When we are able to raise the plasma pressure in relation to the pressure of the magnetic field that confines the plasma, we will be able to construct a more economical fusion power generation plant. In the LHD, in plasma of a low pressure value and in plasma of a high pressure value it has been discovered that the quality of the degree of plasma and heat losses differ. In plasma of a low pressure value, the degree of losses is almost completely non-dependent upon the plasma pressure. In contrast, in plasma of a high pressure value, the degree of losses differs greatly in proportion to the plasma pressure. The heat energy that will be generated by fusion will be in proportion to the square of the plasma pressure. In the future fusion power generation plant, from an economic perspective, confinement of high-pressure plasma using the smallest possible magnetic field is desired. Thus, increasing the degree of losses in proportion to the plasma pressure will make a large magnetic field necessary, and may become an issue in realizing an economical fusion power generation plant.
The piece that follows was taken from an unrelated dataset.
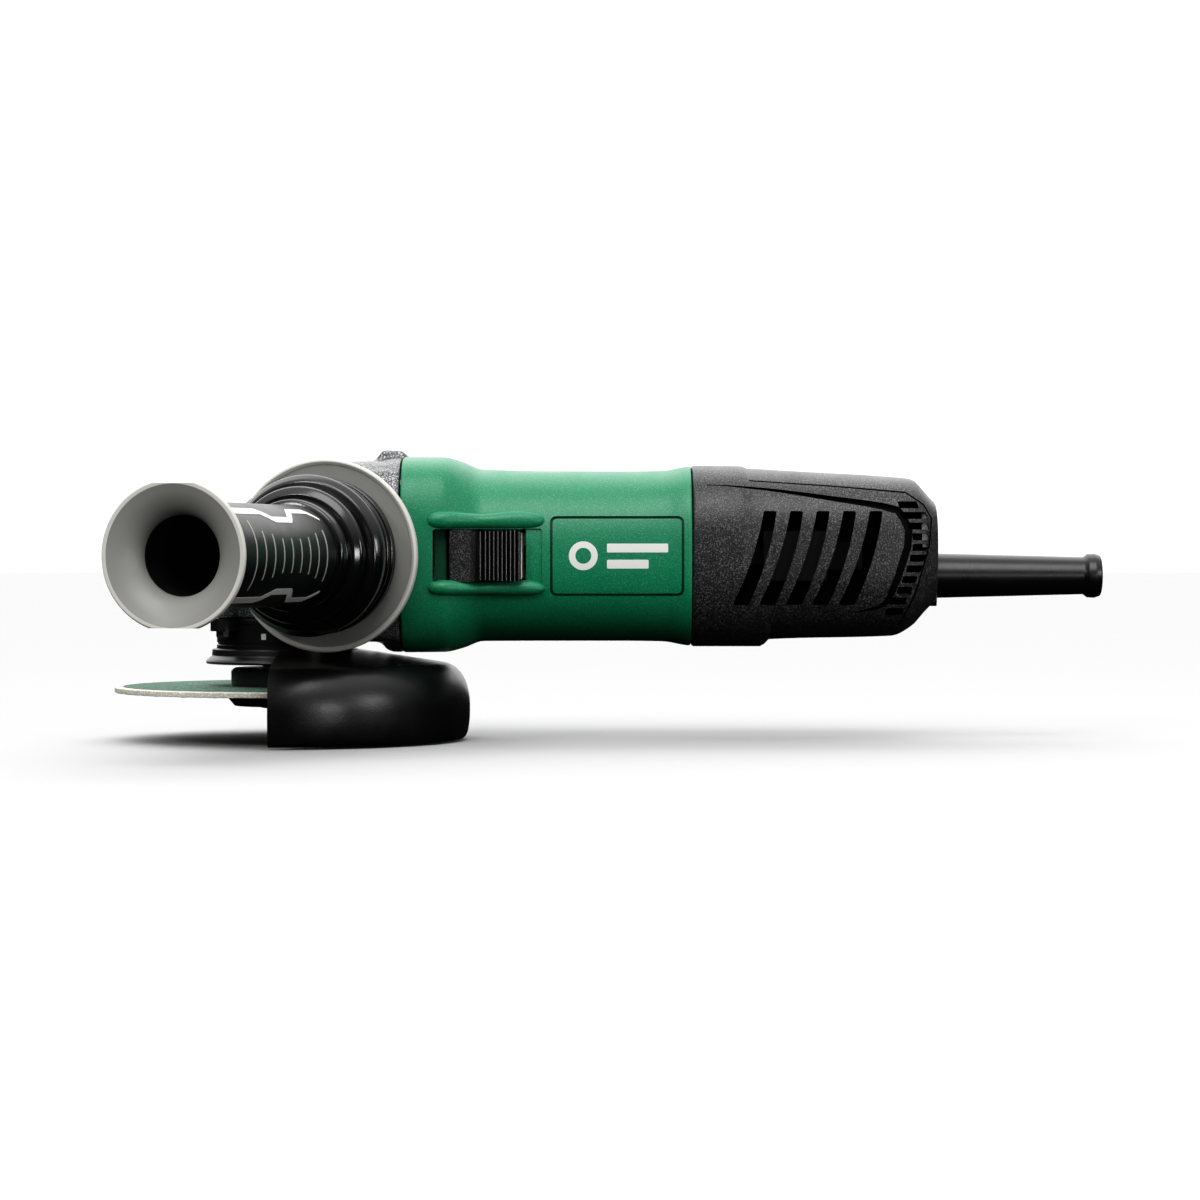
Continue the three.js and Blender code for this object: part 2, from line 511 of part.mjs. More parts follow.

In the LHD, changing the shape of the magnetic field lines container that confines the plasma, we are gradually coming to understand what causes the leakage of plasma by investigating the degree of plasma and heat losses at high pressure value. The most powerful candidate is fluctuations inside the plasma. In that context, on the one hand, the degree of losses increases in proportion to the plasma pressure. On the other hand, we can project that the degree of losses will become smaller when the electrical resistivity of the plasma decreases. Because the electrical resistivity of plasma is in inverse proportion to the plasma temperature to the power of 1.5 and in proportion to the plasma density, the electrical resistivity of plasma assumed for the fusion power generation plant will become much smaller compared to the LHD plasma. For that reason, this projection, in addition to the realization of the future LHD-style fusion power generation plant, is becoming a desirable projection. In order to verify whether this projection will be accurate or not, currently in the LHD we are investigating qualities of the degree of losses at a high pressure level that is equivalently comparable to the future fusion power generation plant for plasmas of electrical resistance values lower than those of plasma used heretofore. In recent experiments, we have confirmed that the observed degree of losses nearly matches the predicted value. This indicates that in the future fusion power generation plant there will be a sufficiently small degree of losses. We will make advances our research, and we expect to bring to life our design for the helical-type fusion power generation plant.